New York gives a full credit for taxes paid to another jurisdiction if New York is the principal taxing jurisdiction.

Delaware taxes every domestic or foreign corporation doing business in Delaware, not specifically exempt, is required to file a corporate income tax return and pay a tax on its federal taxable income allocated and apportioned to Delaware. This tax is based on an equally weighted three-factor method of apportionment. The factors are property, wages and sales in Delaware as a ratio of property, wages and sales everywhere.

New Jersey would probably tax 100% of the income giving credits to other jurisdictions. New York would tax its portion of sales. Delaware would charge a minimum tax.

Q: I am interested in forming a non-profit corporation in NY; can I be the sole shareholder and director?A: You can be the sole director – but you may not be the sole shareholder.

A: You can be the sole director – but you may not be the sole shareholder.

Not for profit corporations are different than other forms of corporation. Nonprofit organizations have to pass the organizational and operational tests to be recognized as tax-exempt by the Internal Revenue Service and New York State. Due to the requirements of the organizational test, most nonprofit organizations are formed as non-stock nonprofit corporations. This is because boards of directors of corporations with stock are required to maximize shareholder return instead of focusing on the exempt purposes of the organization. In addition, allowing board members to have shareholder interest could result in private inurement.

Q: What are tax pros and cons of treating workers as employees v independent contractors for the business and the individual?

A: Treating a person working for you as an employee or an independent contractor is not so much a choice, but an obligation to be fulfilled by the employer in accordance with the labor laws of the United States and the state in which the employee works.

Generally, per the Internal Revenue Service, an individual is an independent contractor if the worker has the right to control or direct only the result of the work and not what will be done and how it will be done. You are not an independent contractor if you perform services that can be controlled by an employer (what will be done and how it will be done). This applies even if you are given freedom of action. What matters is that the employer has the legal right to control the details of how the services are performed.

If the worker is an independent contractor, the employer need not withhold taxes and reports the contractor’s work on a form 1099. The independent contractor need not receive benefits and the employer does not pay employer-side employment taxes.

If the worker is an employee, the employer must withhold taxes and reports the contractor’s work on a form W-3. The employee must receive benefits per the company’s policies and the employer must pay employer-side employment taxes. Depending on the state laws, the employee gets vacation and sick day benefits.

Q: How do you merge an Limited Liability Company and a corporation?

A: There are three different ways to accomplish the same objective.

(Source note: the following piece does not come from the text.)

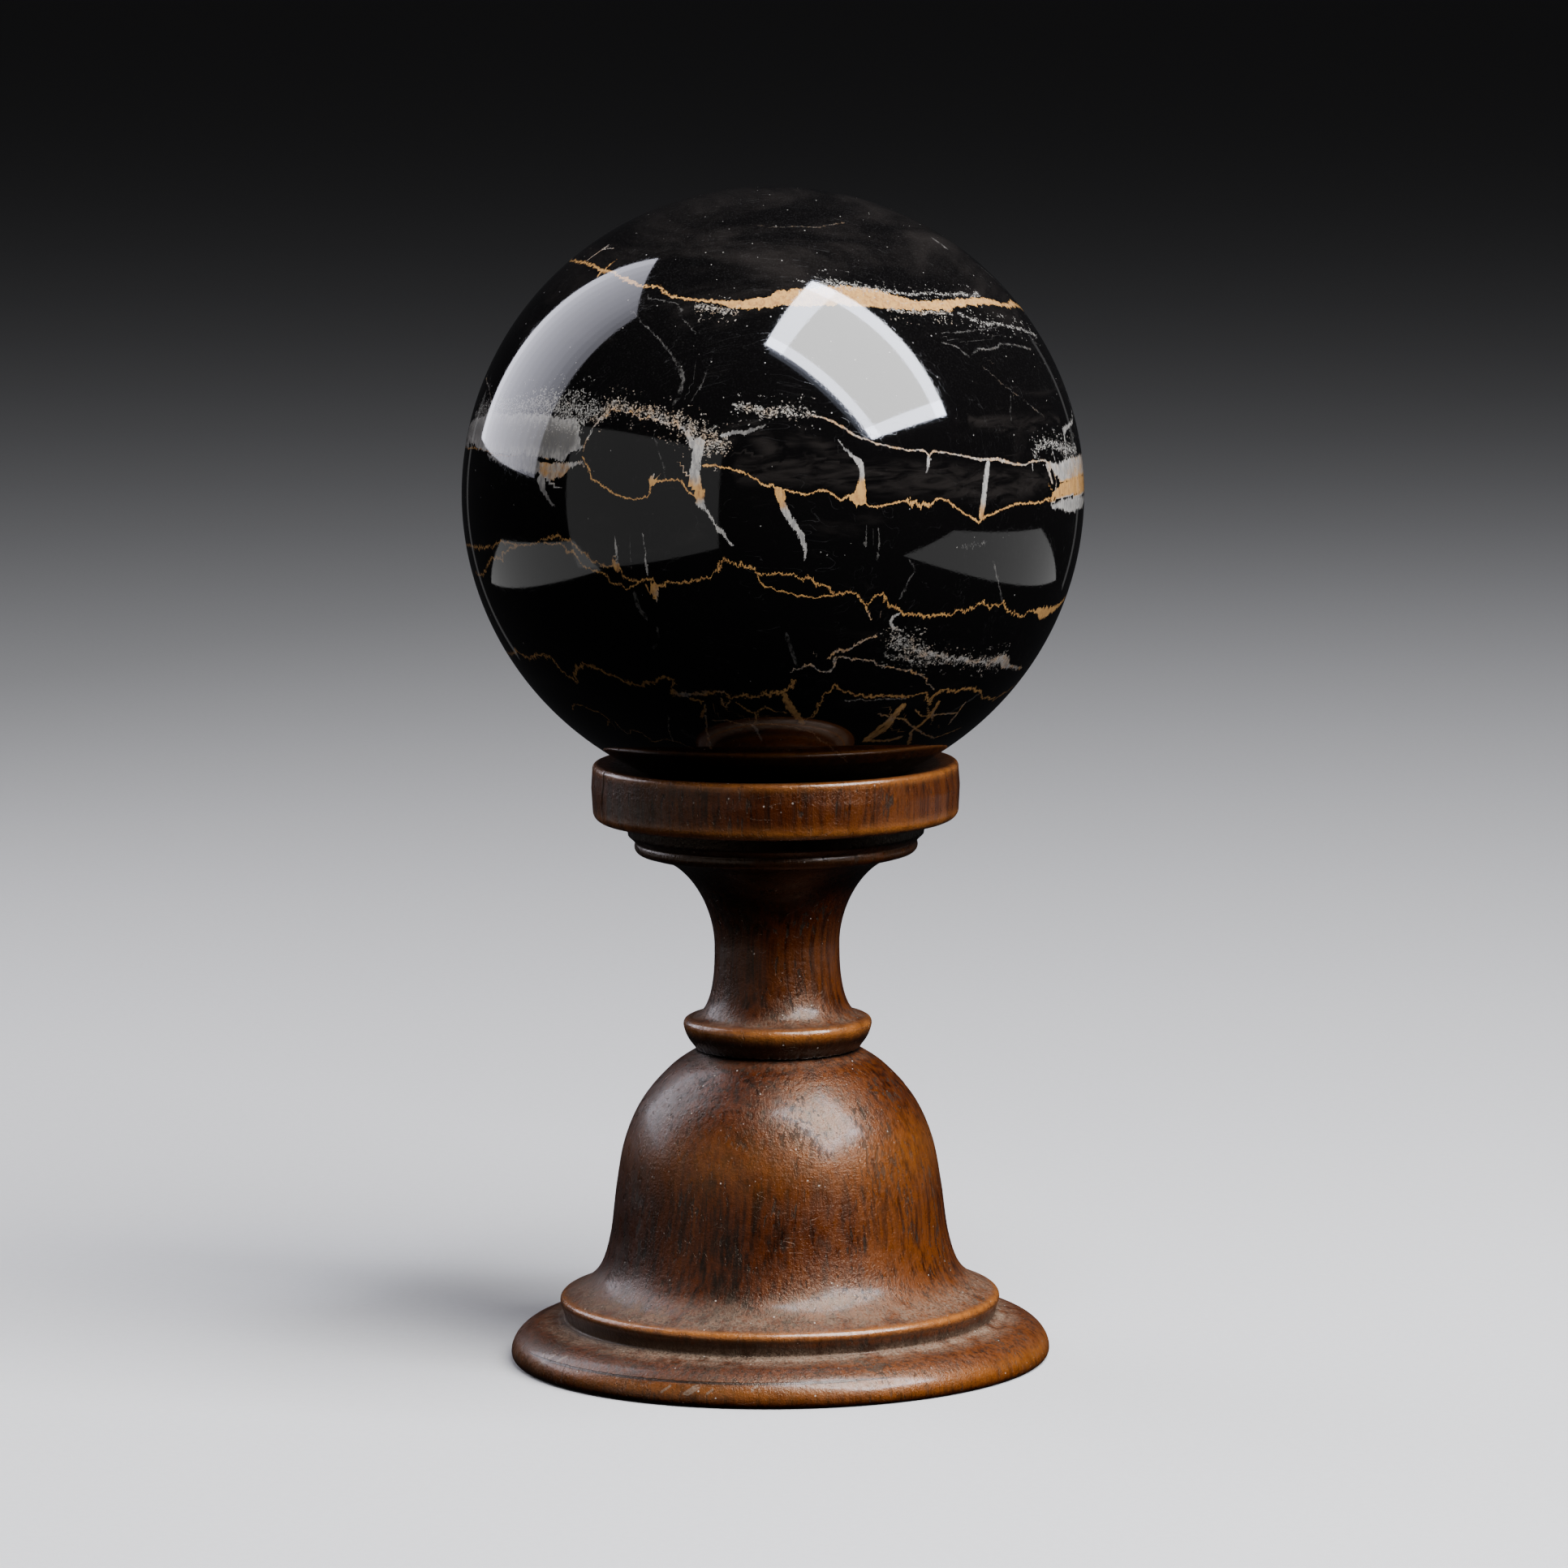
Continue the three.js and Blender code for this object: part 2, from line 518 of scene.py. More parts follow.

  1. Contribution by LLC of its assets to a corporation in exchange for stock.
    Assuming that the contribution of the LLC’s assets to the corporation in exchange for stock meets the requirements of Section 351, it is tax free to the LLC. The LLC takes a basis in the stock of the corporation equal to the basis of the assets contributed to it, decreased by liabilities assumed by the corporation and increased by the gain it recognizes on the exchange. The transaction is not taxable to the corporation. The corporation takes a basis in the LLC’s assets equal to the basis of the assets in the hands of the LLC. The distribution of the stock to the members terminates the LLC and the members take a basis in the stock equal to the basis in their LLC interests.
  2. Distribution by LLC of assets followed by the members’ contribution of assets to a corporation. Assuming that the contribution of the LLC’s assets to the corporation in exchange for stock meets the requirements of Section 351, it is tax free to the LLC members. The Limited Liability Company members do not recognize gain on the distribution unless the amount of money distributed. The basis of the assets to the members equals their basis in their LLC interests less the amount of money distributed. The consequences of the deemed contribution to the corporation in exchange for stock are similar to the contribution by LLC of its assets to a corporation in exchange for stock.
  3. Exchange by members of LLC interests for stock of a corporation. The exchange of LLC interests for stock is tax free to the members and the corporation. The LLC members basis of the stock to the members equals their basis in their LLC interests. The corporation’s basis in the LLC interests equals the members’ basis in their LLC interests. The basis of the assets in the corporation’s hands equals its basis in the LLC interests.

Each of the three methods involves transferring property to a new corporation in exchange for stock. In order for the incorporation to be tax-free the transferors of the property must be in control of the corporation immediately after the exchange.

Q: For corporations, which jurisdiction has the lowest state taxes?

A: The jurisdiction with the lowest taxes is the jurisdiction in which the corporation does business.

Taxes rates vary from state to state, but lowest tax rate is not how you should be sizing up this problem. A corporation must pay tax in the state in which it is incorporated and every state in which it does business.  The state of incorporation will tax 100% of income.  Income will be apportioned among the states in which the client does business. The incorporating state may grant a credit, but it may not. It will seriously complicate state taxes.

The business also needs to pay fees to every state in which it does business as well as the state of incorporation.

If you are starting out, and not public, the best place to incorporate is the state in which you will do business. Incorporating in the state in which you will do business will minimize taxes overall, even if the specific rate will be higher as an optic.